Scott Leffler: Yes. So yes, the overall organic underlying rate environment is very favorable for the prenatal side of the business. It’s coming from both of the subcategories of testing that you were referencing. We also have some favorable mix that’s impacting the ASP environment. We’re not going to break down the individual contributions of each product, but just to say that we have positive momentum across the portfolio. And that’s consistent with what we saw throughout 2024 as well. I think in terms of the incremental tailwinds that we’ve got, so yes, we had mentioned that we were seeing some incremental coverage wins in advance of any kind of guideline change, and we expect to continue to see more of that. But I don’t think we’re ready to quantify that yet.

Unidentified Analyst: Understood. I’m not quantifying it yet, then just one follow-up then on the guidelines inclusion. Do you have any updated expectations with respect to ACOG guidelines inclusion for expanded carrier screening and if you’re expecting that this year still or not? Thanks.

Sam Raha: We continue to track and anticipate and be fully prepared for that inclusion, but, unfortunately, I don’t think we have any specific intel that isn’t already out there. So we are ready and prepared. It will be a good guide when it happens.

Operator: Thank you.

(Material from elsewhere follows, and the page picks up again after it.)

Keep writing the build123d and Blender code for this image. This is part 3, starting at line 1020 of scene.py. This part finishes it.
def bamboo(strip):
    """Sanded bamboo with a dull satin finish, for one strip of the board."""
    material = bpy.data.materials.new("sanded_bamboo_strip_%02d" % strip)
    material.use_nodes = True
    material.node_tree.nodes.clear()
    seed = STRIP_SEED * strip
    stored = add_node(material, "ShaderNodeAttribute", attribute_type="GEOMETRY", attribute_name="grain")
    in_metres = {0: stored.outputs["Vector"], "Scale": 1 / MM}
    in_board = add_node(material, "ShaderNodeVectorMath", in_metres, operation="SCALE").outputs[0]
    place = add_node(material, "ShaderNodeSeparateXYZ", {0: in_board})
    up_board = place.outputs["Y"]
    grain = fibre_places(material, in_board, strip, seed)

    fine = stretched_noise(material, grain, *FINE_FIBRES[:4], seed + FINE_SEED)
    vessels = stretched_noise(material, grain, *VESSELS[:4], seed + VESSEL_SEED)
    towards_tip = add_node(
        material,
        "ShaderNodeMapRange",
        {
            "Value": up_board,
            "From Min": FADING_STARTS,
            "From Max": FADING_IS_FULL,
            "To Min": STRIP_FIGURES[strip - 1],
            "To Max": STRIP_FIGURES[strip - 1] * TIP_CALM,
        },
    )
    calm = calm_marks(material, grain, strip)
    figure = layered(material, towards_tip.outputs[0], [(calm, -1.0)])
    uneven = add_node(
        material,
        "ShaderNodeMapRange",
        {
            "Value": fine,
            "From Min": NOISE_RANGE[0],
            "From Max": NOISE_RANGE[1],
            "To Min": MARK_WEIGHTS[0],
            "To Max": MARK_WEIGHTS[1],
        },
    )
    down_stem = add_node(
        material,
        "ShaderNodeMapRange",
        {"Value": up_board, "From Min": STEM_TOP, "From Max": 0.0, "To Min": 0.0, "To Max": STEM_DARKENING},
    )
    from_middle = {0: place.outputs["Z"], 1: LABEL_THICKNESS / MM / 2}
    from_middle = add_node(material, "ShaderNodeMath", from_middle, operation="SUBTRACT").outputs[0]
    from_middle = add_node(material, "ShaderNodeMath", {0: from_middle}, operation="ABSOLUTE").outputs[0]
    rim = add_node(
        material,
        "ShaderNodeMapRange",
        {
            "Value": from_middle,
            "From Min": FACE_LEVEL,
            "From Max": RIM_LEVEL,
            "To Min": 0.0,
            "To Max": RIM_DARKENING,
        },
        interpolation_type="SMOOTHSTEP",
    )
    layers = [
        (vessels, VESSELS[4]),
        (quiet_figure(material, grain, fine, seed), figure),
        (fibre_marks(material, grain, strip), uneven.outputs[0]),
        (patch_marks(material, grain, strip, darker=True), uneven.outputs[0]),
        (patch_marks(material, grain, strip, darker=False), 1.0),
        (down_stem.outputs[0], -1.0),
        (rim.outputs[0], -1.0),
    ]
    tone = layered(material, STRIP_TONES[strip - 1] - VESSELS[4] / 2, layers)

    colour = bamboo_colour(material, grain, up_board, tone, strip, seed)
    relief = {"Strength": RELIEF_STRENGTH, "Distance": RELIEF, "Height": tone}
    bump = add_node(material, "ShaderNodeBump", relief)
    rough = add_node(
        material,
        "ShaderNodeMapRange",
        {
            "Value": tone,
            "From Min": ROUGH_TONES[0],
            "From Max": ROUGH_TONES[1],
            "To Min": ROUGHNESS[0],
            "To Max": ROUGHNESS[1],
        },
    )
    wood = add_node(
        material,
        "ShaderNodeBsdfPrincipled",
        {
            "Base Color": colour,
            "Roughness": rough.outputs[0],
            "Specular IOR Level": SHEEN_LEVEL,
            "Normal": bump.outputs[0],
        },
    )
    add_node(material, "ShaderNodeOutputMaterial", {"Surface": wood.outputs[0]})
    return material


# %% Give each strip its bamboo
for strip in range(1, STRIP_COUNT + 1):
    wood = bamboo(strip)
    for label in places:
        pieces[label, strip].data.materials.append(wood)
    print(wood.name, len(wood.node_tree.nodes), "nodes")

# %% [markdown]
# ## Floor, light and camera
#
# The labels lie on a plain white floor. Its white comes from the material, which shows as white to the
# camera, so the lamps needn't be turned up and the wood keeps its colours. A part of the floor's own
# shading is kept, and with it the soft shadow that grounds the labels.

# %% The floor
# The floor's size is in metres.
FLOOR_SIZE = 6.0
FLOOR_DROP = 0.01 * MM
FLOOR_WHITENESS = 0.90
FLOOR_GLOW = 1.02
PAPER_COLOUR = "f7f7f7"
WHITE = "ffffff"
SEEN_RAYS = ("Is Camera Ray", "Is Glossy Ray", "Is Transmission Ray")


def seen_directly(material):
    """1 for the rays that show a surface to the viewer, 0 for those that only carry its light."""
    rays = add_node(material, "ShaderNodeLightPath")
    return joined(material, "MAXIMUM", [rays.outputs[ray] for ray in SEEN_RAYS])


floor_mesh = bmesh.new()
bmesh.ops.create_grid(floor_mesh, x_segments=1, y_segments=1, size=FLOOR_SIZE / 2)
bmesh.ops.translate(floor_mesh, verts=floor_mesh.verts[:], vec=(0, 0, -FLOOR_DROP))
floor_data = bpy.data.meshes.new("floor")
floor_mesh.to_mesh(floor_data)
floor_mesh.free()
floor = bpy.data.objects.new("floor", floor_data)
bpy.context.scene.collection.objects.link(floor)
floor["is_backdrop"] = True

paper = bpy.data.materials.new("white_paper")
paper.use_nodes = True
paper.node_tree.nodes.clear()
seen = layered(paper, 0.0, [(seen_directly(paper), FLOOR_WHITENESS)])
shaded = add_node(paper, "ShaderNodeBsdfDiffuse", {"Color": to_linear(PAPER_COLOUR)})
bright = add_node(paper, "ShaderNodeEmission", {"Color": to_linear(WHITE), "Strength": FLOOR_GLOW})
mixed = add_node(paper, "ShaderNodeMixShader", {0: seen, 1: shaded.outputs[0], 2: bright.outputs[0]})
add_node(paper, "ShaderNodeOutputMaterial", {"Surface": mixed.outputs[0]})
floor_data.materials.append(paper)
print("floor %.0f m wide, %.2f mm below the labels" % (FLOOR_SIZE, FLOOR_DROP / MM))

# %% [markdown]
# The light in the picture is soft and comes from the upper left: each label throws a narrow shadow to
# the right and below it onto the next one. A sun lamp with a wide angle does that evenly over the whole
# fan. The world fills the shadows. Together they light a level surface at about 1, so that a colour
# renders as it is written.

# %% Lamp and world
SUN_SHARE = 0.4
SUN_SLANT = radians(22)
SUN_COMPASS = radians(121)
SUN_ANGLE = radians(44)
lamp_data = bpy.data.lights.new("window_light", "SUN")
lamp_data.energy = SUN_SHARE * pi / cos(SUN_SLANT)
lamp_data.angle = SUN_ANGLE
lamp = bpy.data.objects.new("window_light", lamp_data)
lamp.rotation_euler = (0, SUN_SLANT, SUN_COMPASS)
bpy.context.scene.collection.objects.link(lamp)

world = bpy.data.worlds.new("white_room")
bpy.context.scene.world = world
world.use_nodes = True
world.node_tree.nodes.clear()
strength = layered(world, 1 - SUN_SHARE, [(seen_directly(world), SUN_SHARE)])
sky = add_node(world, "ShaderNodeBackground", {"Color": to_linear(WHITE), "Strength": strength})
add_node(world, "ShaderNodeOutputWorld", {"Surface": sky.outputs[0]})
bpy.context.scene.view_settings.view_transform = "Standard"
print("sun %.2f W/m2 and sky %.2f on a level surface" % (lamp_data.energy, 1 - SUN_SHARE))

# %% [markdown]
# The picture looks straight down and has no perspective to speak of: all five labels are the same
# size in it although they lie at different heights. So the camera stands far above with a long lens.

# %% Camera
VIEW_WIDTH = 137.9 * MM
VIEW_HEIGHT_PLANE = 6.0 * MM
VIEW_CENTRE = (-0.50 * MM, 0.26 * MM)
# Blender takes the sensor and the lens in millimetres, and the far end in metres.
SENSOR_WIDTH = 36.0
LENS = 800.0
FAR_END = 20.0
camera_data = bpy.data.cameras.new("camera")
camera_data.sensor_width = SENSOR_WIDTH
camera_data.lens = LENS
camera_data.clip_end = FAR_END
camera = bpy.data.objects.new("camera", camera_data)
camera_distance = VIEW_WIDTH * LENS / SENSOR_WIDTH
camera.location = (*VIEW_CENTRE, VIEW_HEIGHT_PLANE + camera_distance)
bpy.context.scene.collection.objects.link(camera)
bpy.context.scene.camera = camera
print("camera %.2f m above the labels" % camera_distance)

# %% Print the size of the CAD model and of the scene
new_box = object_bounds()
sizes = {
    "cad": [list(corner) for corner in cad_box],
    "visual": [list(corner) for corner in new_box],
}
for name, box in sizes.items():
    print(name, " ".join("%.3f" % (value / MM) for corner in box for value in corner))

At this time, I would now like to turn the conference back over to Matt Scalo for closing remarks.

Matt Scalo: Okay. Thanks, Gigi. And this concludes our earnings call. A replay will be available via webcast on our website for one week. Thank you again for joining us this afternoon. We’ll talk to you soon.

Operator: This concludes today’s conference call. Thank you for participating. You may now disconnect.